Reports indicate that Fung was taken on her second consecutive trip to the camp.* ....



*Blackout on Canadian reporter's kidnapping posed dilemma for media*
Canadian Press, 8 Nov 08
Article link

A Canadian journalist was kidnapped a month ago but major western news organizations agreed to a news blackout until Saturday, when CBC reporter Mellissa Fung was finally released.

The decision to hold off on reporting about the abduction in Afghanistan presented an ethical dilemma for the news media.

Journalists and their managers alike went though much soul-searching during the weeks of Fung's captivity over what's more important - the safety of the kidnap victim or the free flow of information.

Indeed, journalists would normally be taken to task for suppressing information and not reporting on a major story, acknowledged John Cruickshank, the publisher of CBC News.

"Refusing to report a story is one of the most difficult and unnatural decisions that any journalist faces," Cruickshank told a news conference in Toronto.

But he strongly defended the CBC's decision to appeal to other media organizations for a news blackout.

*"It's unlikely that I'd be briefing you today with this delightful news of Mellissa's safe release if it had not been for the co-operation of news organizations around the world," he said.

"Our journalistic standards are clear. The first priority is the safety of the victim."

Cruickshank said the difficult choice of refraining from reporting is "unavoidable" when public scrutiny can "directly imperil the safety of an innocent victim of a crime such as this."

"We must put the safety of the victim ahead of our normal instinct for full transparency and disclosure."*....

More on link

_edited to add additional material from CP_


----------



## a_majoor (9 Nov 2008)

While I am glad the reporter was released and is now safe, watching a news conference about this struck me as being grade A hypocrisy on the part of the CBC. As anyone who  watches the news knows, they feel little or no constraints to reporting our activities under most circumstances. Really, is there anyone here who doubts that the kidnapping of a Canadian soldier would have been the lead story from the second they found out about it? Even knowing the end result of that might well be the said victim starring in an Al Jezzeera "snuff" video?

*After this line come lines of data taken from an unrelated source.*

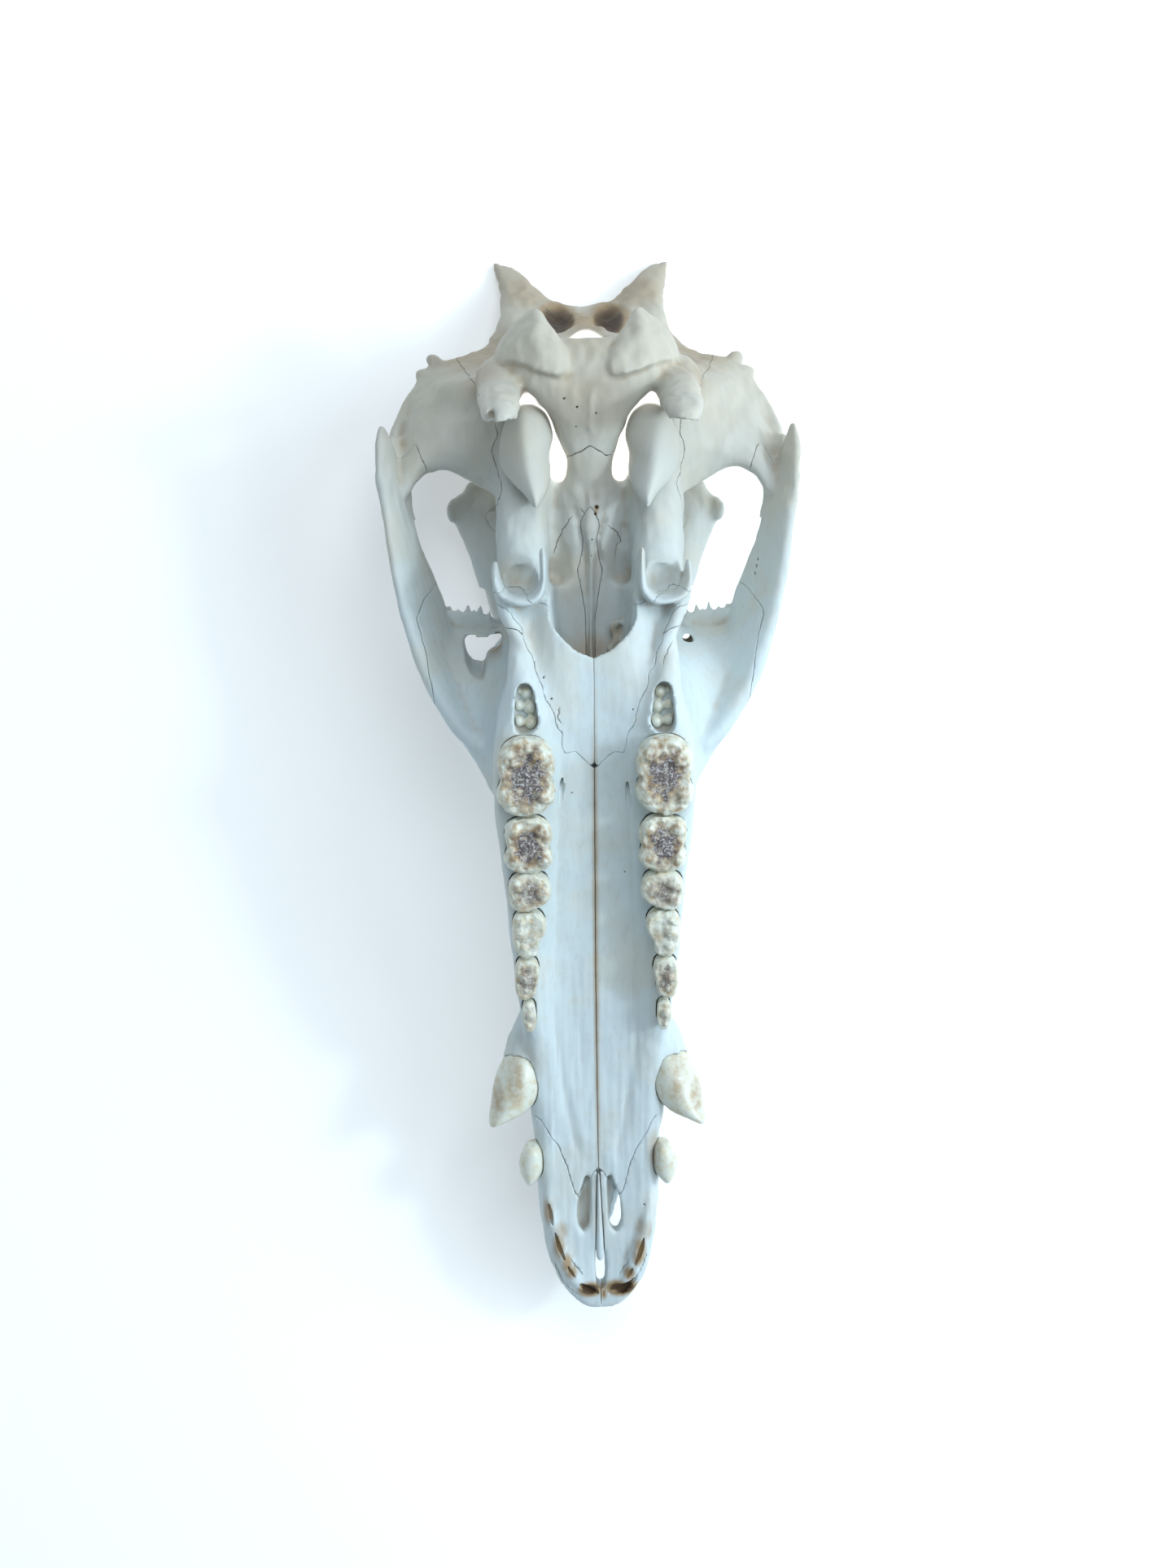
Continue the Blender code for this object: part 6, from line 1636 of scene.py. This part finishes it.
class SKULL_OT_studio(bpy.types.Operator):
    """Lay the floor and set the lights and the camera"""

    bl_idname = "skull.studio"
    bl_label = "Studio"

    SKY = (0.72, 0.89, 1.0)
    SKY_STRENGTH = 0.44
    LIT_POINT = Vector((0, 0, 0.05))

    # The camera in the skull's own frame, and its lens for the whole picture
    DISTANCE = 0.650
    LEAN = math.radians(13)
    ASIDE = math.radians(1.5)
    ROLL = math.radians(-0.75)
    AIM = Vector((-0.002, 0, 0))
    MM_PER_PIXEL = 0.233
    PICTURE_HEIGHT = 1927
    SENSOR = 36

    def execute(self, context):
        look = context.scene.skull_look
        self.floor(look)
        self.lights(look)
        self.camera(context)
        context.scene.view_settings.view_transform = 'Standard'
        return {'FINISHED'}

    def floor(self, look):
        bm = bmesh.new()
        bmesh.ops.create_grid(bm, x_segments=1, y_segments=1, size=4)
        floor = placed("Floor", bm)
        r = Recipe("Floor")
        r.set(base_color=look.floor, roughness=0.8, emission_color=(1.0, 1.0, 1.0),
              emission_strength=look.floor_glow)
        floor.data.materials.append(r.material)

    def lights(self, look):
        world = bpy.data.worlds.new("Studio")
        world.use_nodes = True
        sky = world.node_tree.nodes["Background"]
        sky.inputs["Color"].default_value = (*self.SKY, 1)
        sky.inputs["Strength"].default_value = self.SKY_STRENGTH
        bpy.context.scene.world = world
        for name, spot, size, power, colour in (
            ("Window", (0.78, 0.05, 0.64), 0.9, look.window_power, (0.80, 0.92, 1.0)),
            ("Beam", (0.72, 0.04, 0.70), 0.12, look.beam_power, (0.74, 0.91, 1.0)),
            ("Top", (0.1, 0.5, 1.1), 0.7, look.top_power, (0.88, 0.95, 1.0)),
        ):
            lamp = bpy.data.lights.new(name, 'AREA')
            lamp.shape = 'DISK'
            lamp.size = size
            lamp.energy = power
            lamp.color = colour
            obj = bpy.data.objects.new(name, lamp)
            obj.location = spot
            obj.rotation_euler = (self.LIT_POINT - Vector(spot)).to_track_quat('-Z', 'Y').to_euler()
            bpy.context.scene.collection.objects.link(obj)

    def camera(self, context):
        back = Vector((-math.sin(self.ASIDE), math.sin(self.LEAN), math.cos(self.LEAN))).normalized()
        side = Vector((0, math.cos(self.LEAN), -math.sin(self.LEAN))).cross(back).normalized()
        turn = Matrix((side, back.cross(side), back)).transposed().to_4x4()
        lens = bpy.data.cameras.new("Camera")
        lens.sensor_fit = 'VERTICAL'
        lens.sensor_height = self.SENSOR
        lens.lens = self.DISTANCE / (self.MM_PER_PIXEL * MM) / self.PICTURE_HEIGHT * self.SENSOR
        lens.clip_start = 0.01
        camera = bpy.data.objects.new("Camera", lens)
        camera.matrix_world = (PLACE @ Matrix.Translation(self.AIM + back * self.DISTANCE) @ turn
                               @ Matrix.Rotation(self.ROLL, 4, 'Z'))
        context.scene.collection.objects.link(camera)
        context.scene.camera = camera


class SKULL_PT_panel(bpy.types.Panel):
    """Steps and settings of the skull"""

    bl_idname = "SKULL_PT_panel"
    bl_label = "Wild boar skull"
    bl_space_type = 'VIEW_3D'
    bl_region_type = 'UI'
    bl_category = "Skull"

    def draw(self, context):
        for step in OPERATORS:
            self.layout.operator(step.bl_idname)
        for name in SkullLook.__annotations__:
            self.layout.prop(context.scene.skull_look, name)


OPERATORS = (SKULL_OT_bones, SKULL_OT_bullae, SKULL_OT_cheek_teeth, SKULL_OT_front_teeth, SKULL_OT_vomer_tip,
             SKULL_OT_studio)
CLASSES = (SkullLook, *OPERATORS, SKULL_PT_panel)


def register():
    for cls in CLASSES:
        bpy.utils.register_class(cls)
    bpy.types.Scene.skull_look = PointerProperty(type=SkullLook)


def unregister():
    del bpy.types.Scene.skull_look
    for cls in reversed(CLASSES):
        bpy.utils.unregister_class(cls)


def main():
    register()
    bpy.ops.skull.bones()
    bpy.ops.skull.bullae()
    bpy.ops.skull.cheek_teeth()
    bpy.ops.skull.front_teeth()
    bpy.ops.skull.vomer_tip()
    bpy.ops.skull.studio()


if __name__ == "__main__":
    main()
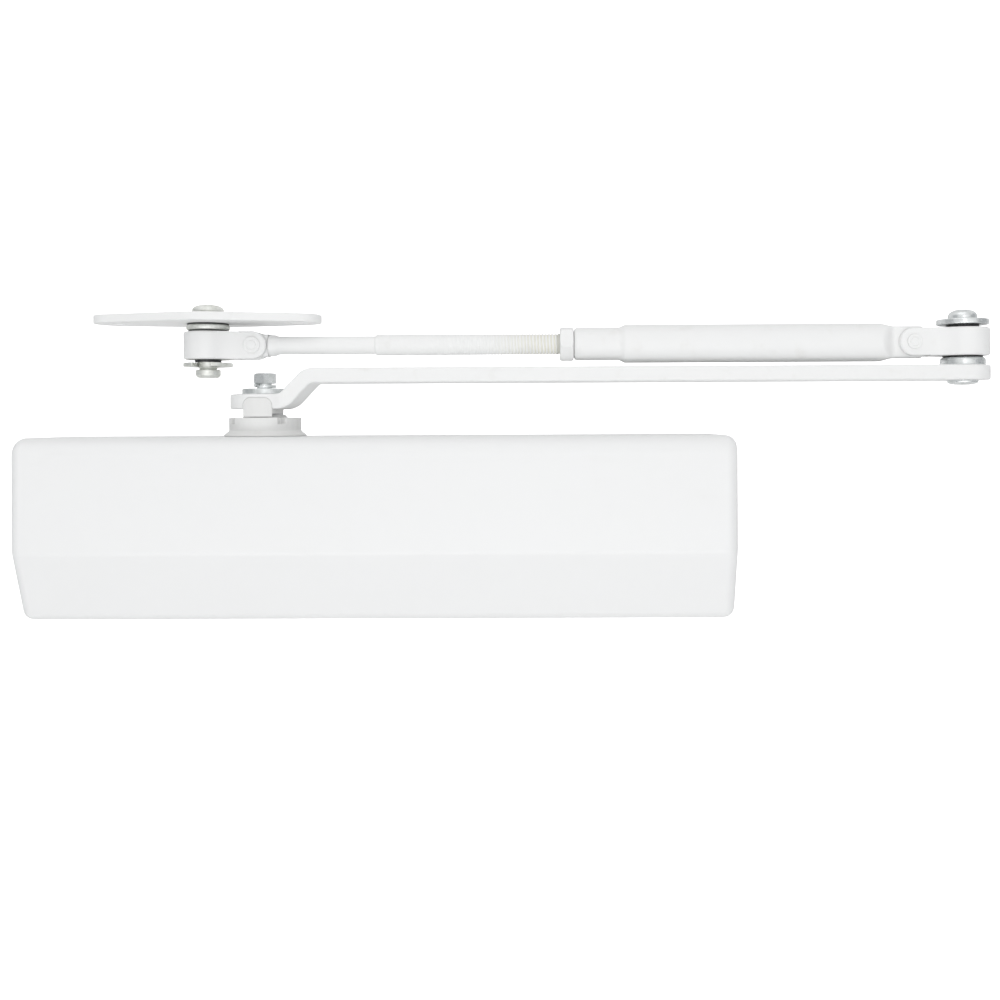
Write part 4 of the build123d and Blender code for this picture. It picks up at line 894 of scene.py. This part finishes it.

Circle the wagons and protect your own, by all means. Just remember "your own" is a bigger circle than just your fellow reporters.


----------



## Bruce Monkhouse (10 Nov 2008)

Gee, maybe they could just do each other in for us.......

http://www.theglobeandmail.com/servlet/story/RTGAM.20081110.wafghanfung10/BNStory/Afghanistan/home

A violent tug-of-war between insurgents and criminals broke out in lawless districts of Afghanistan as armed factions struggled for control of a Canadian journalist during her kidnapping ordeal, according to Taliban sources.


----------



## The Bread Guy (10 Nov 2008)

Well, if you believe some of the PAK media, there's more "dangerous militants" out on the street now - this, from the _Pakistan Observer_:


> .... Afghan forces in Afghanistan initially claimed that the Candian journalist was freed as s result of an operation while other sources suspected that a “heavy ransom” was paid for her freedom. However an Afghan source Sunday confirmed that she was released only after Canadian and Afghan Governments had agreed to release the two “dangerous militants” ....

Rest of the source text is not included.